The states, like the FDA and the Centers for Disease Control and Prevention, stressed that they were acting out of an abundance of caution, as more than 6.8 million doses of J&J’s vaccine have been injected and only six of the blood clotting cases have so far been reported.

J&J said in a statement that “no clear causal relationship” has been identified between the rare type of blood clots and the vaccine, adding it is working closely with regulators to assess the data.

New York Health Commissioner Dr. Howard Zucker said the state will “immediately” stop administering the single-dose J&J inoculation, and will use Pfizer‘s two-shot vaccine in its place for already scheduled appointments.

At least 25 other states, along with Washington, D.C., and Puerto Rico, also announced they are taking J&J’s vaccine doses out of their distribution plans.

Those precautions may not be in effect for long, however: Acting FDA Commissioner Janet Woodcock said Tuesday that she expected the pause to last only for a matter of days.

Dr.
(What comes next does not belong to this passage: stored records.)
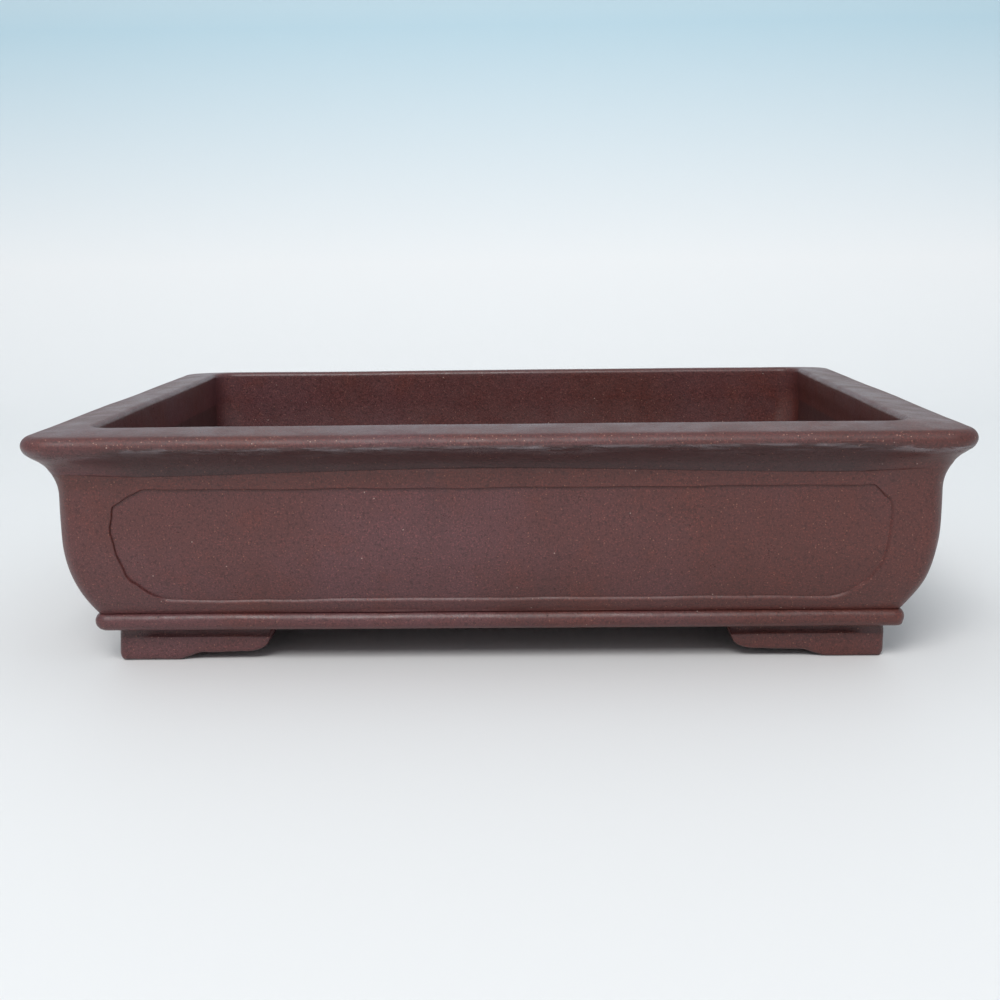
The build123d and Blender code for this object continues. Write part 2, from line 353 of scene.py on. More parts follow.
class Nodes:
    """A new material's nodes, with short ways to add to them."""

    def __init__(self, name):
        self.material = bpy.data.materials.new(name)
        self.material.use_nodes = True
        self.tree = self.material.node_tree
        self.tree.nodes.clear()
        self.where = self.new("ShaderNodeTexCoord").outputs["Object"]

    def new(self, kind):
        """Add a node of the given kind."""
        return self.tree.nodes.new(kind)

    def put(self, value, socket):
        """Link a socket's value, or set a plain number or colour."""
        if isinstance(value, (int, float)):
            socket.default_value = value
        elif isinstance(value, tuple):
            socket.default_value = (*value, 1)
        else:
            self.tree.links.new(value, socket)

    def noise(self, scale, detail=3.0, rough=0.55, squash=(1, 1, 1)):
        """Noise that runs through the clay; a squash under 1 draws it out along that axis."""
        mapping = self.new("ShaderNodeMapping")
        mapping.inputs["Scale"].default_value = squash
        self.put(self.where, mapping.inputs[0])
        texture = self.new("ShaderNodeTexNoise")
        texture.inputs["Scale"].default_value = scale
        texture.inputs["Detail"].default_value = detail
        texture.inputs["Roughness"].default_value = rough
        self.put(mapping.outputs[0], texture.inputs["Vector"])
        return texture.outputs["Fac"]

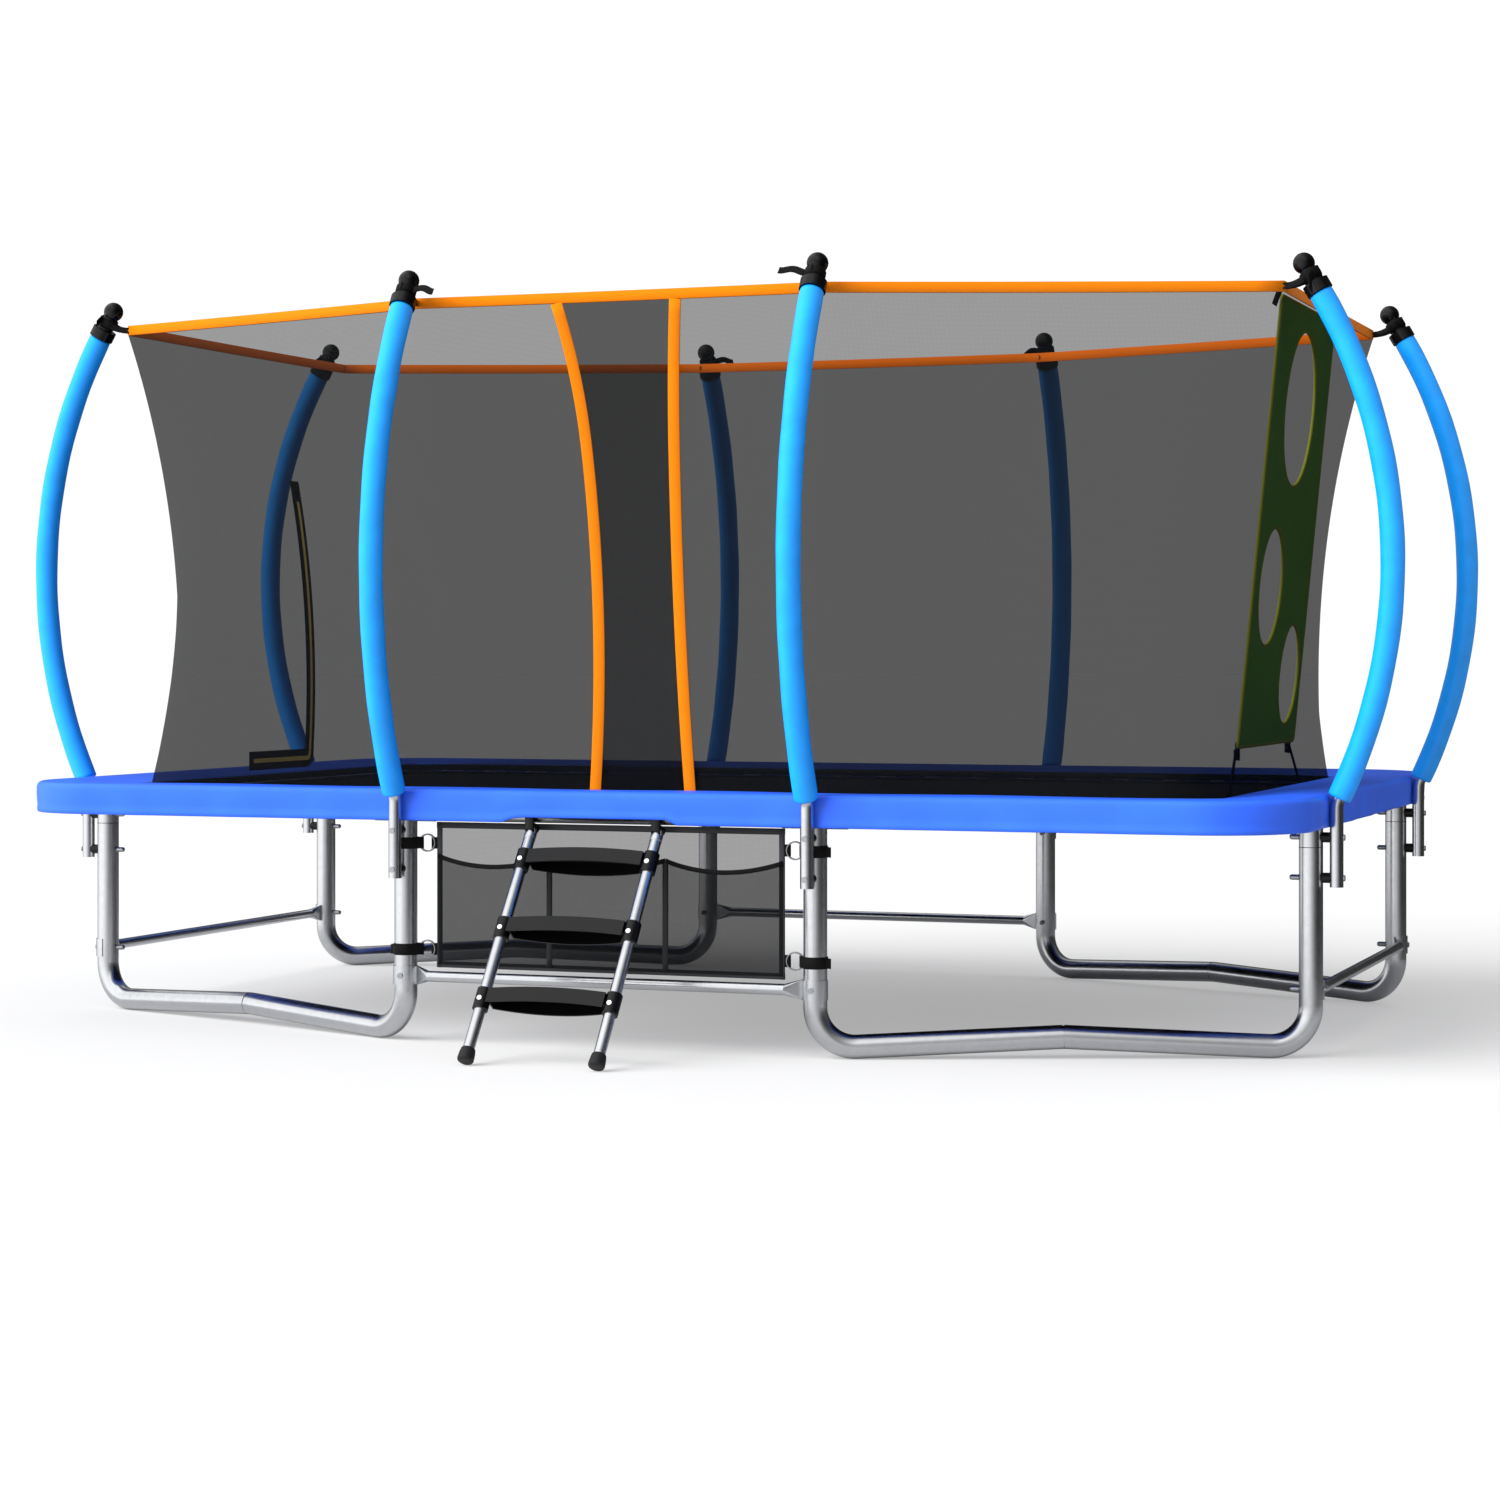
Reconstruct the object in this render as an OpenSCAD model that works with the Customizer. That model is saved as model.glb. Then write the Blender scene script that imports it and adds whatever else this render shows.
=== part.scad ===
// Rectangular garden trampoline with a netted enclosure, a ladder and an under-bed organiser.
// Millimetres, +Z up. The origin is on the ground, on the vertical centre line of the frame.
// +X runs along the long side and -Y faces the ladder and the doorway.

/* [Frame] */
// Distance from the centre line to the axis of a leg on a short side
leg_end_x = 1723; // [1500:1:1900]
// Distance from the centre line to the same leg across the bed
leg_end_y = 670; // [560:1:700]
// Distance from the centre line to the axis of a leg on a long side
leg_side_x = 565; // [500:1:640]
// Distance from the centre line to the same leg across the bed
leg_side_y = 1110; // [1080:1:1250]
// Outside diameter of the leg tube and of the frame rail
leg_d = 60; // [52:0.5:64]
// Wall of the leg tube and of the frame rail
tube_wall = 2; // [1.5:0.1:3]
// Height of the axis of the frame rail
rail_z = 605; // [560:1:700]
// Radius of the frame rail's axis at a corner
rail_corner_r = 215; // [180:1:260]
// Height of the seam between a leg and its socket
seam_z = 527; // [480:1:530]
// Length of a socket's sleeve along the rail
socket_len = 170; // [130:1:200]
// Extra wall of a socket's sleeve outside the rail
sleeve_wall = 2; // [1.5:0.1:3]
// Centre-line radius of the bend at the foot of a leg
foot_bend_r = 100; // [80:1:120]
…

Anne Schuchat, principal deputy director of the CDC, noted Tuesday that people who got the J&J vaccine more than a month ago are at very low risk for developing the blood clots. All six reported cases occurred in women ages 18 to 48, whose symptoms developed within two weeks after they received the shot.

New Jersey’s Department of Health said that all vaccination sites in the state “have been told to cancel or put on hold appointments for the J&J vaccine until further notice.” The agency said it will work with those sites to replace J&J appointments with an alternative two-dose vaccine.

Virginia “will cease all Johnson & Johnson vaccines” while the FDA investigates the “extremely rare possible side effect,” according to a statement from the state’s vaccination coordinator, Dr. Danny Avula.

Connecticut’s Department of Public Health recommended all Covid vaccine providers stop using J&J’s vaccine “for the time being” while the FDA and the CDC complete their review.

Ohio Gov. Mike DeWine and top health officials in his state issued a similar advisory.

Massachusetts’ Department of Public Health notified all vaccine providers in the state to stop administering the J&J vaccine, “effective immediately.”

The other states are Colorado, Florida, Illinois, Indiana, Iowa, Kansas, Kentucky, Maine, Maryland, Michigan, Minnesota, Missouri, Nebraska, New Hampshire, North Carolina, Rhode Island, South Dakota, Texas, Utah and West Virginia.